We were talking about the possibility that online culture diminishes memory because the “onliner” (i.e. someone online, not necessarily a reader, since one can go online without reading – but what is reading?) is constantly looking things up, one thing leading to the next, seemingly random. Nothing is memorized; the bookmarks are endless. If the fall is into language, browsing is free falling. But why all the notetaking in book culture? Can’t the readers remember anything? Non-literate people, McLuhan explains in “The Gutenberg Galaxy,” have much better memories than those born to books. Is there suffering being online? “The most obvious character of print is repetition, just as the obvious effect of repetition is hypnosis or obsession,” McLuhan says (47).
“I was so used to imagining everything happening the way it does in books and visualizing things falling somehow into the shape of my old daydreams that at first I didn’t understand what was going on. What actually happened was that Liza, whom I had humiliated and crushed, understood much more than I had thought. Out of all I had said, she had understood what a sincerely loving woman would understand first – that I myself was unhappy” (197). The Underground Man is stuck in a literate view. McLuhan: “The new collective unconscious Pope saw as the accumulating backwash of private self-expression” (308). The Underground Man’s literacy has turned him into an individual, and he’s nowhere to go. This is another reason he appears when he does; his point of view is his own beacon.

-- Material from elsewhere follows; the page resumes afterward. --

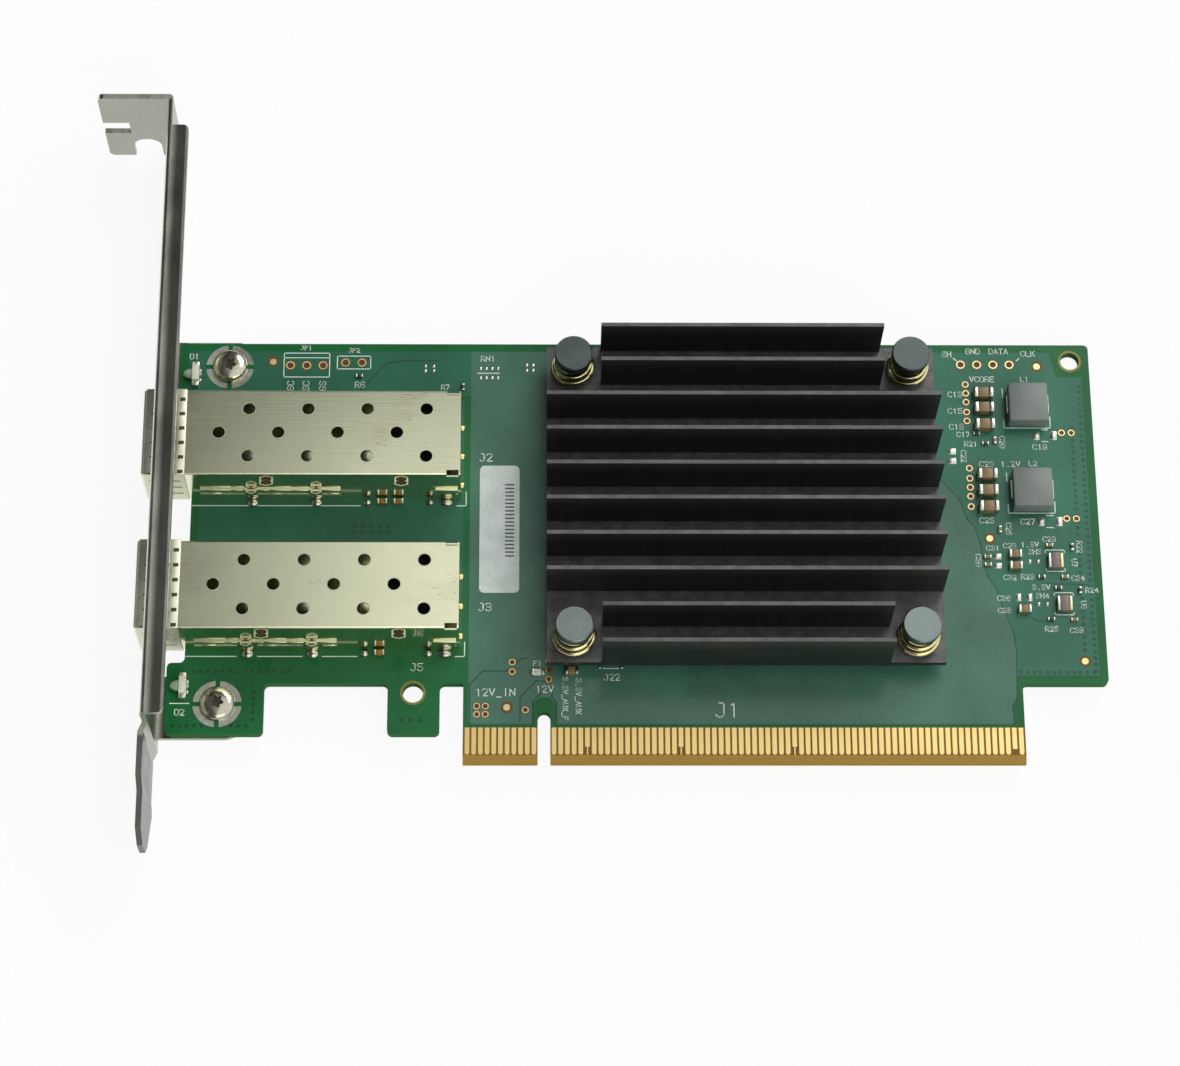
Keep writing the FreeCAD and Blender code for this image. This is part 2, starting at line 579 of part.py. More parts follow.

The sufferer comments. This is why the Underground Man “has appeared, and could not help but appear” (90), to explain why he has appeared. The browser joins the Internet commute, changing lanes compulsively but leisurely. Summer is near, and in the distance one can hear the Internet Highway and superfast modems melting across asphalt desks backlit with electric candles. A commenter interrupts the flow, but for the Underground Man with a laptop, comments are closed. Go start your own blog. I’m in the slow lane here. Go around me, he signals out his laptop window. Go around.
“I knew that what I was saying was contrived, even ‘literary’ stuff, but then, that was the only way I knew how to speak – ‘like a book,’ as she had put it” (179). The Underground Man is literate; Liza is not. But Liza intuits what the Underground Man must read. McLuhan explains the difference: “The visual makes for the explicit, the uniform, and the sequential in painting, in poetry, in logic, history. The non-literate modes are implicit, simultaneous, and discontinuous, whether in the primitive past or the electronic present, which Joyce called ‘eins within a space’” (GG 73).
“Enough,” the Underground Man says, but the closing footnote says there are more notes. “But we are of the opinion that one might just as well stop here” (203), Dostoyevsky says.
* My text (Signet Classic CT300, 1961, Seventh Printing, translation by Andrew R. MacAndrew), reads, “Why, suffering is the only cause of consciousness.” But I exchanged just this line for the Constance Garnett version of the line, which I prefer for its sole (solo) and soul homonymy (not to mention the suggestion of the sole of a shoe).